* _Task requirements_
Check each line of the listing for the word "record" and give only the number of lines that have it.

* _Task inputs_
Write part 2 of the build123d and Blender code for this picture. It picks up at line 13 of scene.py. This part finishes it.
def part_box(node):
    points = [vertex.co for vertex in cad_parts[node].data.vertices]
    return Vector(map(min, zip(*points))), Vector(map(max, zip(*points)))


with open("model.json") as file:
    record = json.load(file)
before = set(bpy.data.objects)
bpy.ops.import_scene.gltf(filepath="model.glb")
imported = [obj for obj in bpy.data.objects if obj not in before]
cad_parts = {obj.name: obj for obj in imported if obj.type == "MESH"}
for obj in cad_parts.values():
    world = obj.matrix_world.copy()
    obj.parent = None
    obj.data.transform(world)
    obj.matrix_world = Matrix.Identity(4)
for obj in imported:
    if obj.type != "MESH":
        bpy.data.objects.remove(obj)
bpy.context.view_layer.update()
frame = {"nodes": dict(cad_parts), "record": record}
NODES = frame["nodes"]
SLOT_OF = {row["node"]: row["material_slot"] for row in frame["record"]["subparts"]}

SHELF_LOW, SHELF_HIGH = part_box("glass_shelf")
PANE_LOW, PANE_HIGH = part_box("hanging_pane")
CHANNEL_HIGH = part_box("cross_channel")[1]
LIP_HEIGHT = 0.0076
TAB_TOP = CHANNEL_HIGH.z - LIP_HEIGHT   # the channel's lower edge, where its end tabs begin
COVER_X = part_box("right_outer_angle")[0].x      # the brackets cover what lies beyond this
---
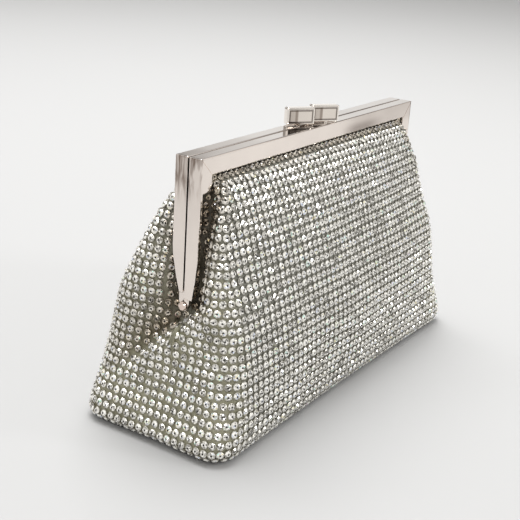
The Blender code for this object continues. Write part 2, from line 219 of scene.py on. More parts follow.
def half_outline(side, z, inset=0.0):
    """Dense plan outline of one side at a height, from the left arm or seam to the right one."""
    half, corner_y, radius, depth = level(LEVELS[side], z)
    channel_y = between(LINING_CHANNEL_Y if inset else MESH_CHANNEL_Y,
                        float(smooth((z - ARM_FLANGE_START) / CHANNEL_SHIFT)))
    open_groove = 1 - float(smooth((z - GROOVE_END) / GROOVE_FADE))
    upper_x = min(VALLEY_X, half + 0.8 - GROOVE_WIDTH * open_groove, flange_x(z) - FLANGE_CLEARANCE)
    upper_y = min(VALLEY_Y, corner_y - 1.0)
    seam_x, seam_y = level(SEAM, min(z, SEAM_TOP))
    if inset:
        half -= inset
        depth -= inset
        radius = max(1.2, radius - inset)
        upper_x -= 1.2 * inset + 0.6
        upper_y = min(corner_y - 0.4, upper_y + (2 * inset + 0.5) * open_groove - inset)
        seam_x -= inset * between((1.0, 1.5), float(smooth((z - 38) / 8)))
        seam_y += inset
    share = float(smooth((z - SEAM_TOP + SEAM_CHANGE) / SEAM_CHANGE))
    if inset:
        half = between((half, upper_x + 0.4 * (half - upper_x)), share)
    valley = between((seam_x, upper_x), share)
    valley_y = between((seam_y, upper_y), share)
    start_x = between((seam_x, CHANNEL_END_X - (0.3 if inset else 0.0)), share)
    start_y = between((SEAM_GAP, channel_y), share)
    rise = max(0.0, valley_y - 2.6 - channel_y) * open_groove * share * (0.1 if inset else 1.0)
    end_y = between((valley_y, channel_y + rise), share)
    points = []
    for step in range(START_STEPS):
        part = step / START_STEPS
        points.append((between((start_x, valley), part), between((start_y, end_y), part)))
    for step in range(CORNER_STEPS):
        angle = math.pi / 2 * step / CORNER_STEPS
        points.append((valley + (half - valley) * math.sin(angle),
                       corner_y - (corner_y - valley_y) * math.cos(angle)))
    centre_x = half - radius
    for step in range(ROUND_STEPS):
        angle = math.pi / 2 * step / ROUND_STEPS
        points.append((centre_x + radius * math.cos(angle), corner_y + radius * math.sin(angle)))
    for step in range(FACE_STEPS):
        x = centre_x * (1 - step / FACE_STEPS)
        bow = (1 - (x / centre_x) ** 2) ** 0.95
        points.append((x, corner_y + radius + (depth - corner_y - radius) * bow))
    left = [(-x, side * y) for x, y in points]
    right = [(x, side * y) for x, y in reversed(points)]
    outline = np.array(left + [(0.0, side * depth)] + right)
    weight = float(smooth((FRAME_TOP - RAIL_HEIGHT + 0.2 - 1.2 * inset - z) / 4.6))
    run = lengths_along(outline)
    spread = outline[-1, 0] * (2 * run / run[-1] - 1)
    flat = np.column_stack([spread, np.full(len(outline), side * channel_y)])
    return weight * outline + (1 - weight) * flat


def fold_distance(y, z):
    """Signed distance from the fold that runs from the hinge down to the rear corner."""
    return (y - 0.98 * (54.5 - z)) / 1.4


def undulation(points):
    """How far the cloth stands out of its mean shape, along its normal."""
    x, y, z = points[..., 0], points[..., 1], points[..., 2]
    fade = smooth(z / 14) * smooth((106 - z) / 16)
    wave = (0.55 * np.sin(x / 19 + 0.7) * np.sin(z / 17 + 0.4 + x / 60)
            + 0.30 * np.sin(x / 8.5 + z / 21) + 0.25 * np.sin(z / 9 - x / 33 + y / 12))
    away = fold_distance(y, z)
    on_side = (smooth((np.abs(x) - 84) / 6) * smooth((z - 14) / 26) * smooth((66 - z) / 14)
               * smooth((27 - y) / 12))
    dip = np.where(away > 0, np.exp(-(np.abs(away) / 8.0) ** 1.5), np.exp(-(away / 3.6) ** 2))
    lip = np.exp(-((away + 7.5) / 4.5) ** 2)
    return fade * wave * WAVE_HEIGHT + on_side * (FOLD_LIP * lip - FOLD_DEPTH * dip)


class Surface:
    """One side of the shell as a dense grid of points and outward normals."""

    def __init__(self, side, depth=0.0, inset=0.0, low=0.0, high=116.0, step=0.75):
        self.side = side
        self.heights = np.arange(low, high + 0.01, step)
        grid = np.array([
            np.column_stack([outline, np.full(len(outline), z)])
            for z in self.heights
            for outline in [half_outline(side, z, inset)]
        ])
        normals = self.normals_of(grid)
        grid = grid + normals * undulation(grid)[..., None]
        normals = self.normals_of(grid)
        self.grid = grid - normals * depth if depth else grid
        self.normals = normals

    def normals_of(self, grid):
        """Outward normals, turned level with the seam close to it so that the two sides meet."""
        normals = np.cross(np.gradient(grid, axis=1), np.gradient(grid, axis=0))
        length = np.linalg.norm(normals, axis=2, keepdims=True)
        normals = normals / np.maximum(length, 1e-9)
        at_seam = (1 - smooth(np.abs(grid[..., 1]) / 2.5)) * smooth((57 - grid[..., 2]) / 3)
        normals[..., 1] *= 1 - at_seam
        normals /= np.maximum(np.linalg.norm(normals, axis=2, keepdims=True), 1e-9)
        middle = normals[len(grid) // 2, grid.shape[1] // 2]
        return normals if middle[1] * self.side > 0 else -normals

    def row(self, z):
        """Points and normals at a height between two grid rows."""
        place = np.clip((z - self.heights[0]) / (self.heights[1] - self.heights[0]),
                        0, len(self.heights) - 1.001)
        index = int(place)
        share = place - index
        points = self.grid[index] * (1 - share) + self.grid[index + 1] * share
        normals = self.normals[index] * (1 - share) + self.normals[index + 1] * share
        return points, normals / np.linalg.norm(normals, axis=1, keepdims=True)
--
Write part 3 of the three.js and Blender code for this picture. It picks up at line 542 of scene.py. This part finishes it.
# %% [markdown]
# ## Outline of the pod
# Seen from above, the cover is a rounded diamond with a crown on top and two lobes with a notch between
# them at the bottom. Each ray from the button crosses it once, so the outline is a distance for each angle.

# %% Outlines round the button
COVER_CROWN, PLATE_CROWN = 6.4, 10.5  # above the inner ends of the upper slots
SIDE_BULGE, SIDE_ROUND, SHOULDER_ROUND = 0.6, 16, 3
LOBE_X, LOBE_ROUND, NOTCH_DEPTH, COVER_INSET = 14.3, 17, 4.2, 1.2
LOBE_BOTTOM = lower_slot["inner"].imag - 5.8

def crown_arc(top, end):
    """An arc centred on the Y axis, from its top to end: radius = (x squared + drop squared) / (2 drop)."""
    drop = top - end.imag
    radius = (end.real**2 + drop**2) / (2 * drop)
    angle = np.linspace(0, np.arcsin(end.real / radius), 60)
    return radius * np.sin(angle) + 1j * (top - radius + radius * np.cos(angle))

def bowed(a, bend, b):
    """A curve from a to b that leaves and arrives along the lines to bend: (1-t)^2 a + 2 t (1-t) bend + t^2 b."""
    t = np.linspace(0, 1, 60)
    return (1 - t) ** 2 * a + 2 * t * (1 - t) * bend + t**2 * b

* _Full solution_
3